Масла в огонь подлила книга Герцена «С того берега», которую П. В. Анненков не случайно охарактеризовал как «самое пессимистическое созерцание западного развития». Обращение Герцена к сыну из эмиграции, в котором очень критично оценивалась будущность Европы, описывалась «неустранимая пошлость мещанства», произвело на Леонтьева сильное впечатление. Схожие демократические порядки в разных странах, воспитание человеческих характеров в похожих условиях, утилитарный подход к жизни — всё это делает человеческие характеры в Европе одинаковыми. Откуда же возьмутся Байроны и Цезари, Гёте и Шекспиры? Порода великих людей исчезнет… Обезличенность жизни, унифицированная культура, однообразие — вот то, что не нравилось Леонтьеву в Европе, которую, впрочем, в отличие от Герцена он толком не знал.

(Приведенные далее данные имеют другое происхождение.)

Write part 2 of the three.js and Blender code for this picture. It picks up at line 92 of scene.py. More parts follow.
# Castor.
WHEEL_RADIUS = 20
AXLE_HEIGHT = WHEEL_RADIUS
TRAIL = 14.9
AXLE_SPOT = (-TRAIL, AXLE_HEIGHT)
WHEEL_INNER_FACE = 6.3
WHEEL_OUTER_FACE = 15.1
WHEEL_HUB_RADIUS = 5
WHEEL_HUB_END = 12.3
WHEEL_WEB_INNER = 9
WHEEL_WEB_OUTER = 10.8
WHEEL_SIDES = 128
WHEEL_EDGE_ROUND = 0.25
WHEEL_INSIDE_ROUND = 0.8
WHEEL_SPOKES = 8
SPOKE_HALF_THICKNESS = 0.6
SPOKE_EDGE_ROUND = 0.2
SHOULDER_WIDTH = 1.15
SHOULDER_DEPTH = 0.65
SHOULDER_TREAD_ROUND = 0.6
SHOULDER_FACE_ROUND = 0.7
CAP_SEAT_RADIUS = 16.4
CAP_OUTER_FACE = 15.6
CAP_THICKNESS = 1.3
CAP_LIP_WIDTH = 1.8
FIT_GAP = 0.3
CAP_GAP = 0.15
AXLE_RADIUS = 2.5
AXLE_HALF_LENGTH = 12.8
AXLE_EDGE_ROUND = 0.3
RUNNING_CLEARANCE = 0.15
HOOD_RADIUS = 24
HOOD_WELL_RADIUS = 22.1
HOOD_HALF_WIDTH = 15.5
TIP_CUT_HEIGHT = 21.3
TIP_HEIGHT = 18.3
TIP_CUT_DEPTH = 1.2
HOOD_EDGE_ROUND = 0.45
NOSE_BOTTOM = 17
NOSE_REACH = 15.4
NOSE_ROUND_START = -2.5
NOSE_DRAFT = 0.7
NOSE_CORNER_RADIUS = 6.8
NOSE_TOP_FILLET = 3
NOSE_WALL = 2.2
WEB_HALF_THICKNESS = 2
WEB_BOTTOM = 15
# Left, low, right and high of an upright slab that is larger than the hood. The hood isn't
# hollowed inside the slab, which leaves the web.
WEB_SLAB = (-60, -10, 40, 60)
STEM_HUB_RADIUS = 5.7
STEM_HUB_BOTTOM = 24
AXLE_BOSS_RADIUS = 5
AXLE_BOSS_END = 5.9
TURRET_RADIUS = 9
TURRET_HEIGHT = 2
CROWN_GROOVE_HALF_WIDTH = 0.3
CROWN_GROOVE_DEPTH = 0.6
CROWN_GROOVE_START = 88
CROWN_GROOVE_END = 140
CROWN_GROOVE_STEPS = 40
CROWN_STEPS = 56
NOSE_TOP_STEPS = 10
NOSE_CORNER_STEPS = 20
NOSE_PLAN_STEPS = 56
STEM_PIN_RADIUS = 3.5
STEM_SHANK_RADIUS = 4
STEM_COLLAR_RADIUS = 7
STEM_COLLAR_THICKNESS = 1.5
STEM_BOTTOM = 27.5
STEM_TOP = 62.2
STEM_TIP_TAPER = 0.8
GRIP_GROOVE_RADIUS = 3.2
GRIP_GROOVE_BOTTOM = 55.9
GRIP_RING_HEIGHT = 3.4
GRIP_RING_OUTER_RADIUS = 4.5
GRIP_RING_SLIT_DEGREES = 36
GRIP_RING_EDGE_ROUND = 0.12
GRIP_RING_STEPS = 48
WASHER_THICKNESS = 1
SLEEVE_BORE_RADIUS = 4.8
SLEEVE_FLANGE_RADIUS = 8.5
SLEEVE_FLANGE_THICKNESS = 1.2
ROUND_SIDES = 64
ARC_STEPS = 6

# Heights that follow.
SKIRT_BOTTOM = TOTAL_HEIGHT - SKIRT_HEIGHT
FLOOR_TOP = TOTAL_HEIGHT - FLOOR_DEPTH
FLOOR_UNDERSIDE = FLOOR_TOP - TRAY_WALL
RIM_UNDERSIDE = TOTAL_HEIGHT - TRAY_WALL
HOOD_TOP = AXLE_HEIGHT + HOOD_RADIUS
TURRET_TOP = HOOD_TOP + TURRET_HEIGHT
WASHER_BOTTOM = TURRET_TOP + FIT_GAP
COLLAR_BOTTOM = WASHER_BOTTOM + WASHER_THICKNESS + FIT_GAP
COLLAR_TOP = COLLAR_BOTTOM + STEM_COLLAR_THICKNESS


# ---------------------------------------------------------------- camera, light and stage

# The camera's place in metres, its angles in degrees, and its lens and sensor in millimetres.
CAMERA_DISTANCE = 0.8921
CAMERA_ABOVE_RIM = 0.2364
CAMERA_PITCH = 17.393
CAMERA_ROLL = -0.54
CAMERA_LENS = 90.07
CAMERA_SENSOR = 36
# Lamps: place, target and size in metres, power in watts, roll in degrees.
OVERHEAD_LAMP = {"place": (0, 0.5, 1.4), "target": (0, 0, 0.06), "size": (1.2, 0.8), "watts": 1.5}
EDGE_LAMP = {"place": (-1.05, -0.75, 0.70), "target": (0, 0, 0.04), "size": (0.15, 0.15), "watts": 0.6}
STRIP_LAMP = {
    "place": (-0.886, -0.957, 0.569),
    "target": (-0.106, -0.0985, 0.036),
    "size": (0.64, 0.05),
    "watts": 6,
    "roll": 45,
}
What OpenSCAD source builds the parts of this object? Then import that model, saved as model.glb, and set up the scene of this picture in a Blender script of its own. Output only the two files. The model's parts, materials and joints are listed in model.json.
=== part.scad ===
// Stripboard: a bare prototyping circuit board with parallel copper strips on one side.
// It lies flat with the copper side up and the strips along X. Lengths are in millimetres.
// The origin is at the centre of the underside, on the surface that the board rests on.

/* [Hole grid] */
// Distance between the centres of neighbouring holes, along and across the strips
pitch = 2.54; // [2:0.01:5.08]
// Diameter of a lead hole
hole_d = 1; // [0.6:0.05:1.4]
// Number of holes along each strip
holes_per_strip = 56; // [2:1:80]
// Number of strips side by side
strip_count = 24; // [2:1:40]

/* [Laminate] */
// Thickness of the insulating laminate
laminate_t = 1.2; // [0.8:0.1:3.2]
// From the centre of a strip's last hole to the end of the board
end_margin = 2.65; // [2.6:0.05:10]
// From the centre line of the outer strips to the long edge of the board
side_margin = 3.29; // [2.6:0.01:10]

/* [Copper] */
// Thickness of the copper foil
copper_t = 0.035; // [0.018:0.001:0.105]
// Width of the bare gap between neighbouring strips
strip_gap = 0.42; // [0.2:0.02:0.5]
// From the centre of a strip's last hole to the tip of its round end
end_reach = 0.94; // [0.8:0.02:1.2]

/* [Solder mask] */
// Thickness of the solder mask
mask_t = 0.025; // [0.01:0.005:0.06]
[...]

На эстетизме Леонтьева сказалось и его естественно-научное образование: красота для него была синонимом силы, здоровья. Эстетический критерий соответствовал принципу естественного отбора в развитии всего живого: то, что сильно, — то и прекрасно! И вновь напрашивается аналогия с будущими работами Ницше, ведь оба мыслителя исходили из идеи о борьбе за существование как описывающей не только природу, но и человечество [171]. У Ницше этот «натуралистический» подход проявлялся прежде всего в понимании воли к власти как механизма естественного отбора, основы всех действий и главного побуждения жизни, — ведь «где бы ни встречал я живые существа, там же находил я и волю к власти».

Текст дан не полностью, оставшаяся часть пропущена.